We also report the side / mid energy ratio, so a near-zero side channel can be distinguished from a low correlation caused by numerical noise.

Where targets come from

Every loudness, true-peak, and tonal target in MixLens cites its source. Open the corrective panel and click "Source" on the target block — you'll see exactly which spec we're aiming for:

  • Streaming (−14 LUFS, −1 dBTP): Spotify Loudness Normalization (2023), Apple Music Sound Check
  • Broadcast (−23 LUFS, −1 dBTP): EBU R128 / ITU-R BS.1770-5
  • Club / DJ (−8 LUFS, −1 dBTP, mono below 100 Hz): Pioneer DJ guidance and dance-music release convention
  • Genre tonal curves: Aggregate analysis of commercial releases per genre, cross-referenced against published references (iZotope Tonal Balance, Sonarworks ARC). We don't claim definitive curves — these are educated targets and we update them as we learn.

Corrective DSP

When you hit Render, exactly seven DSP steps can run, in this canonical order:

  1. Mono below 150 Hz — collapses the low end to mono by high-passing the side channel. Standard elliptical-EQ technique.
  2. Narrow stereo image — mid/side processing, attenuates the side channel ~25% to tighten the image. Opt-in.
  3. Low-mid shelf cut — biquad low-shelf at 200 Hz, gain sized adaptively to the actual (sub+low) vs mid imbalance.
  4. Reference / genre match EQ — chain of peaking EQs, per-band clamped (mid is most sensitive at ±3.5 dB; sub/air loosest at ±9 dB), up to 3 iterative passes until within 1 dB of target on every band.
  5. Bus glue compression — wideband 2:1 compressor with slow attack and medium release. No makeup gain — the loudness lift handles re-level.
  6. Loudness lift — broadband gain to the playback target's integrated LUFS. Clamped to ±12 dB so we can't make a quiet take radioactive.
  7. True-peak ceiling — lookahead limiter applied at the oversampled rate so inter-sample peaks can't survive decimation.
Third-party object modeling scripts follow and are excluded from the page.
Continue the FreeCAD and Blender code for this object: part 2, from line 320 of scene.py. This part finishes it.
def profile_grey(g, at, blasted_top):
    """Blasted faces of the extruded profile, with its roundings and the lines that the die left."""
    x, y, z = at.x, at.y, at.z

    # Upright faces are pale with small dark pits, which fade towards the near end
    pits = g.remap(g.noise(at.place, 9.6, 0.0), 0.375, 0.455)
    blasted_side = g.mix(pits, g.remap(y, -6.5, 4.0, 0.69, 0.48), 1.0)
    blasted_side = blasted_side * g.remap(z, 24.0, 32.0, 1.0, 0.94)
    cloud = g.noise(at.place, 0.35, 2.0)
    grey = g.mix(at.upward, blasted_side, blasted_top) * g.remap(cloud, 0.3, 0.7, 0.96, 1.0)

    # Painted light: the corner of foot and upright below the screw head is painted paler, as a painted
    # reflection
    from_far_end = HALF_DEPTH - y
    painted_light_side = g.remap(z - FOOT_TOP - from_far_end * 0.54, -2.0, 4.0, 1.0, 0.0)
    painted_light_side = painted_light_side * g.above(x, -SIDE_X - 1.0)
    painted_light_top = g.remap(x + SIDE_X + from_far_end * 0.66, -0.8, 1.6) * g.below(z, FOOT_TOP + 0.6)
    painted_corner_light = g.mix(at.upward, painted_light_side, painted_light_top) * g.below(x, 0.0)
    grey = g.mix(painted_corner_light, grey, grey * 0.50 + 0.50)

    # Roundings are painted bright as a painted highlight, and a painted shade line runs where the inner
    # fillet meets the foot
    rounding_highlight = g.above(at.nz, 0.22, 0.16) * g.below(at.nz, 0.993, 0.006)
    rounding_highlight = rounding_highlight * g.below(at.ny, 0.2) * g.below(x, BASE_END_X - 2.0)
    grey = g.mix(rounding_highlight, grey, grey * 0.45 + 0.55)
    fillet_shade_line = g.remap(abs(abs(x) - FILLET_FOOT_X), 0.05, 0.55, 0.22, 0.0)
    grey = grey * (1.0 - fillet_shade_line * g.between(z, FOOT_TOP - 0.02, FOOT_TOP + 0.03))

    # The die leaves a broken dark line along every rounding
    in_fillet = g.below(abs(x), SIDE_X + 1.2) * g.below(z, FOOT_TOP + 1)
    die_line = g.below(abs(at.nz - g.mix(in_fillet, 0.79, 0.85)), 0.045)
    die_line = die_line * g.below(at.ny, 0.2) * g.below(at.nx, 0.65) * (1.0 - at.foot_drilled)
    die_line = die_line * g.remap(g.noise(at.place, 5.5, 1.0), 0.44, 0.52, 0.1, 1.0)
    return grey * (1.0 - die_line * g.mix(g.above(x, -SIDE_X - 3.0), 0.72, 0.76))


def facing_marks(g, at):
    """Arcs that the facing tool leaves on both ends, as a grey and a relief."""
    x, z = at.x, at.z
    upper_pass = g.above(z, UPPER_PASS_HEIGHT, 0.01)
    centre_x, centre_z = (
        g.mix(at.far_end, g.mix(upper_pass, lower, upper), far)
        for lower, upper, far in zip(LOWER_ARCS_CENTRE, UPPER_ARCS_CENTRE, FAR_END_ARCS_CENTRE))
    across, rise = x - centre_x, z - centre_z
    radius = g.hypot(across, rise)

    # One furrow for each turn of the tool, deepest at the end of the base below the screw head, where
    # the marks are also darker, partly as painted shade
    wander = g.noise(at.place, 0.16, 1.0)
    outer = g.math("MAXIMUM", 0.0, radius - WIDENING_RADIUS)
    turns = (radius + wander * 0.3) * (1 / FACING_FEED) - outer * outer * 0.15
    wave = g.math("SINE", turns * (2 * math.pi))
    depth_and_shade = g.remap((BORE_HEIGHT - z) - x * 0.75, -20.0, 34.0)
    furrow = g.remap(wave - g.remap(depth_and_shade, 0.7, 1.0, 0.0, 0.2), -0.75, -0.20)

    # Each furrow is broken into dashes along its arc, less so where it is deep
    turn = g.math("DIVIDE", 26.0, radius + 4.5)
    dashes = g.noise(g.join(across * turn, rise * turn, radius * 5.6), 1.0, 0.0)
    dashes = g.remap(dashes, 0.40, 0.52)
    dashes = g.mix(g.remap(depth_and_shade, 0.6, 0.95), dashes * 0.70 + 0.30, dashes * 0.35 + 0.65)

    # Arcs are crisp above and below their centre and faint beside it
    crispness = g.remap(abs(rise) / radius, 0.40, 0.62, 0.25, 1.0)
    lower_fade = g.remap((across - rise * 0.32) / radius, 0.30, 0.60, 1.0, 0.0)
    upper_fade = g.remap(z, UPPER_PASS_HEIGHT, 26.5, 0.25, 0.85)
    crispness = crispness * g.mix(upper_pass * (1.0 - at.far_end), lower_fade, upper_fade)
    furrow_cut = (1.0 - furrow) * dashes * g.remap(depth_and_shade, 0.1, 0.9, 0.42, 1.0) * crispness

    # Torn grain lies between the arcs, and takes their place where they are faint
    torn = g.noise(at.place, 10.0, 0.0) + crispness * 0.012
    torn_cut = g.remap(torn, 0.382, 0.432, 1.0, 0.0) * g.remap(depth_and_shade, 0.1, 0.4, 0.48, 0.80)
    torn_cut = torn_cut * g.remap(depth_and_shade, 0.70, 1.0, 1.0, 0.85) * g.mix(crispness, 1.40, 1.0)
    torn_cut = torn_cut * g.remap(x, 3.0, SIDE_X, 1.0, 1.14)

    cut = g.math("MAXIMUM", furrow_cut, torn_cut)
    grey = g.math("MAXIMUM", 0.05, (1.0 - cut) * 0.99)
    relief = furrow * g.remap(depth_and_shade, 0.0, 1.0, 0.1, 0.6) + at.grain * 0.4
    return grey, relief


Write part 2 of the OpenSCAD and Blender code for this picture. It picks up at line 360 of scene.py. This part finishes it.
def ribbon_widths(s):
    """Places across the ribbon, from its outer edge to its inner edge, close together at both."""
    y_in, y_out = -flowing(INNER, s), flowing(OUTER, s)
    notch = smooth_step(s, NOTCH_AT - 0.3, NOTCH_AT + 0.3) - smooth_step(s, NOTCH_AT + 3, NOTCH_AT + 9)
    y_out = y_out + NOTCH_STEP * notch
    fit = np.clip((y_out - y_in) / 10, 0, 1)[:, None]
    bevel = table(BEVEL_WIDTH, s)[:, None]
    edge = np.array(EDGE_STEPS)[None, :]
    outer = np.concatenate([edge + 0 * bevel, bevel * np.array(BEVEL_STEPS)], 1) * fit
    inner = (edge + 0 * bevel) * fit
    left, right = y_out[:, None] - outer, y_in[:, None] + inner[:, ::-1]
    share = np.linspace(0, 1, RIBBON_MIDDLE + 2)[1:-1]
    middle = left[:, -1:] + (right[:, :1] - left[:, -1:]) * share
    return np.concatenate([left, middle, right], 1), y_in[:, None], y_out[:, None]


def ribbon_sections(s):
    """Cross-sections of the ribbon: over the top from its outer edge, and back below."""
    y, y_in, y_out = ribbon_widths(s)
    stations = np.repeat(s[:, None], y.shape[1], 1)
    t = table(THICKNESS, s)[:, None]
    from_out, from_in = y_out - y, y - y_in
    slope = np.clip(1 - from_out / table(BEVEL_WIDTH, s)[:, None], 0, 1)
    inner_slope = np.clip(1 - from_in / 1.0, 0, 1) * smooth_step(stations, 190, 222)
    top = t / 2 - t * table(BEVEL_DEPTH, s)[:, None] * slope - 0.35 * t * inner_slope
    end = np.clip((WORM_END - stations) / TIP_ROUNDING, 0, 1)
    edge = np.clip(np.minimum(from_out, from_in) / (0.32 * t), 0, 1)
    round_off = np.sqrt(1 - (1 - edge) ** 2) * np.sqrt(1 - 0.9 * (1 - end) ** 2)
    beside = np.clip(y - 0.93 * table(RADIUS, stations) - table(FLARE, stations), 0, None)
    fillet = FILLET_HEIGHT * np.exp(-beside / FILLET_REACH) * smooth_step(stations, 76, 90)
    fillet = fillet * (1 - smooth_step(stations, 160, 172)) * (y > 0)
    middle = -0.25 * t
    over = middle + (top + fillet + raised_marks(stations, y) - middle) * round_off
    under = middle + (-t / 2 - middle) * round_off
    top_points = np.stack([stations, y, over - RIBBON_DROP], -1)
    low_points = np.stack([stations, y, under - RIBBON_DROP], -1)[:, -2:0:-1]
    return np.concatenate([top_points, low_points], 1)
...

The exact parameters applied to your file — gain reductions, EQ deltas, attack/release times — are written into each render's report. Open the Auto-fix tab after a render to see the receipts.

Privacy

Audio is held only as long as it takes to compute metrics and (if you render) produce a corrected master. We don't train any model on uploads. We don't fingerprint. We don't resell. Audio retention defaults to short on Free (24 hours); on Pro it extends to 30 days. After that, the audio file is deleted, but the analysis row remains for mix history.

Privacy posture is the same whether you pay or not — the difference is how long the file sticks around, not how it's used.

Cross-check it yourself

Every number you see is reproducible from the published standards cited above plus the audio file you uploaded. To prove the meter isn't drifting from the reference implementation, here's MixLens (pyloudnorm 0.1.1) vs FFmpeg loudnorm on three 20-second test signals:

SignalMixLens LUFSFFmpeg LUFS|Δ| LU
40 Hz → 5 kHz sine sweep−11.169−11.0800.089
Pink noise−14.089−14.1200.031
Pink + 120 BPM kick (music-like)−13.836−13.8900.054

All three deltas sit under 0.1 LU — well inside the ±0.1 LU inter-meter tolerance window every compliant BS.1770-5 implementation targets. The remaining variance is gating-edge behavior (the −70 LUFS absolute gate vs the relative −10 LU gate sometimes draw the integration boundary by a single block on transient-heavy material). FFmpeg's loudnorm is the same family of meter, not an independent measurement — they should agree, and they do.